Problem: If your tools control your calendar, your attention, and your energy, it’s hard to protect time for deep work — or for doing nothing at all.
Agitate: The default settings in most apps push you toward more alerts, more check-ins, and more invisible overtime. You don’t notice the cost until you feel permanently tired and permanently “behind”.
Solution: That’s why I’m building a short, practical email series on deleting invisible overtime — with screenshots, scripts, and tiny experiments you can run in your own tools.
If you want your apps to serve you — not the other way around — you can join the list here. I’ll send you the first “reset your tools” checklist in the next 24 hours.
For client work, you can swap the “email series” with a product demo, free resource, or trial. The structure stays: name the problem again, show why it still hurts, then offer one simple next step.
Fill-in-the-blanks PAS templates (intros & conversion)
Use these templates as a quick starting point. Replace each [bracketed text] with your own situation.
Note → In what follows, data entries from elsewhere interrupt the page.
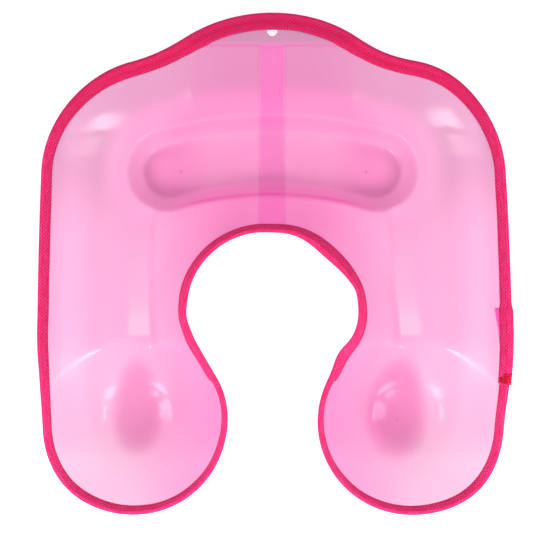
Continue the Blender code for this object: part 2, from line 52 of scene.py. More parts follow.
# Heights and walls
RIM_HEIGHT = 0.0500
GUTTER_HEIGHT_AT_BOWL = 0.0280
GUTTER_HEIGHT_AT_BACK = 0.0180
FLANGE_HEIGHT = 0.0115
SIDE_FLANGE_RUN = 0.0052
LOBE_FLANGE_RUN = 0.0024
NECK_FLANGE_RUN = 0.0064
FLANGE_CURVE = 1.25
FLANGE_FADE = 0.0850
SIDE_RUN = 0.0790
BACK_RUN = 0.0460
NECK_RUN = 0.0283
SIDE_CURVE = 2.0
BACK_CURVE = 1.35
NECK_CURVE = 1.5
BOWL_FLOOR_RADIUS = 0.0178
BOWL_RISE = 0.0395
DISH_RADIUS = 0.0210  # crease round the dished floor, which is too shallow for the solid
DISH_RISE = 0.0034
BOWL_CURVE = 1.5
GROOVE_OUT = 0.0895
GROOVE_DEPTH = 0.0034
GROOVE_RUN = 0.0170
GROOVE_NECK_RUN = 0.0060
GROOVE_FRONT = -0.0230
GROOVE_BACK = 0.0640
GROOVE_FADE = 0.0150
TROUGH_BEND = 0.2870
TROUGH_REACH = 0.1113
TROUGH_HALF_LENGTH = 0.0775
TROUGH_FLOOR_HALF_WIDTH = 0.0185
TROUGH_WALL_RUN = 0.0115
TROUGH_RISE = 0.0200
TROUGH_CURVE = 1.7
BOWL_RIDGE = 0.0075  # softer than the solid's, as the highlights on them show
TROUGH_EDGE = 0.0060
FOLD_SOFTNESS = 0.0012  # crisper than the solid's, which has to stay parallel to its tape

# Thicknesses, tape, seam and bartack
SHEET_THICKNESS = 0.0009
HOLE_RADIUS = 0.0039
HOLE_BELOW_TAPE = 0.0009
STRIP_WIDTH = 0.0160
STRIP_THICKNESS = 0.0005
STRIP_COLUMNS = (0, 1 / 3, 2 / 3, 0.97)  # shares of its half width
STRIP_BELOW_FOLD = 0.0014
STRIP_FROM_TAPE = 0.0010
WELD_LINE_WIDTH = 0.0019  # paler line along each side of the strip, where it was welded
WELD_COLUMNS = (0.15, 1)  # shares of the line's width
SEAT_GAP = 0.0001
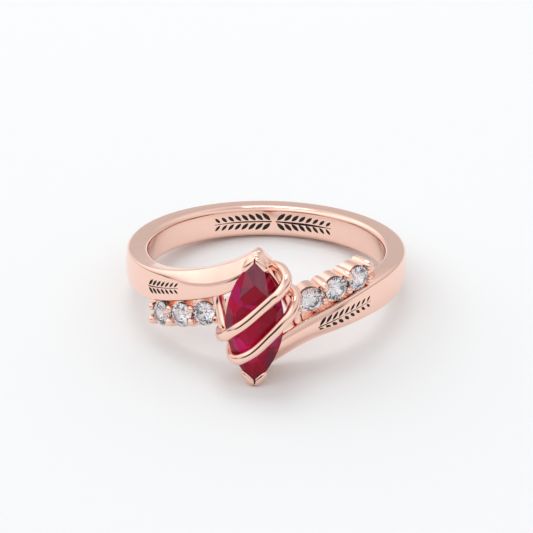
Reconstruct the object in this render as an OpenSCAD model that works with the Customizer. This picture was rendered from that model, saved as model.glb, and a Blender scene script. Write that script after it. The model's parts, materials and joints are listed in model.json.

Template · PAS intro for an article / newsletter
Template · PAS conversion block at the end
Checklist: Is your PAS doing its job?
Run through this checklist before you send a pitch, publish a post, or hand in client work. You’re checking two things: clarity for the reader and value for the editor/client.
- □ Problem: I’ve named a clear, specific problem using simple words, not jargon.
- □ Agitate: I’ve shown one realistic consequence or scene, not just repeated the same statement again.
- □ Solution: I’ve described a believable next step, not a magic fix.
- □ Intro: My intro uses PAS to pull the reader in and promise a useful path forward.
- □ Conversion: My final CTA reminds readers of the problem, shows the cost of doing nothing, and points to a simple, specific action.
- □ Money link: If this is for a client or publication, the PAS intro and CTA make their business goal (clicks, signups, sales) more likely.
Over time, PAS will become automatic: every time you start or end a piece, your brain will naturally look for the problem, the pressure, and the path out — the exact shape that makes your work easier to say “yes” to.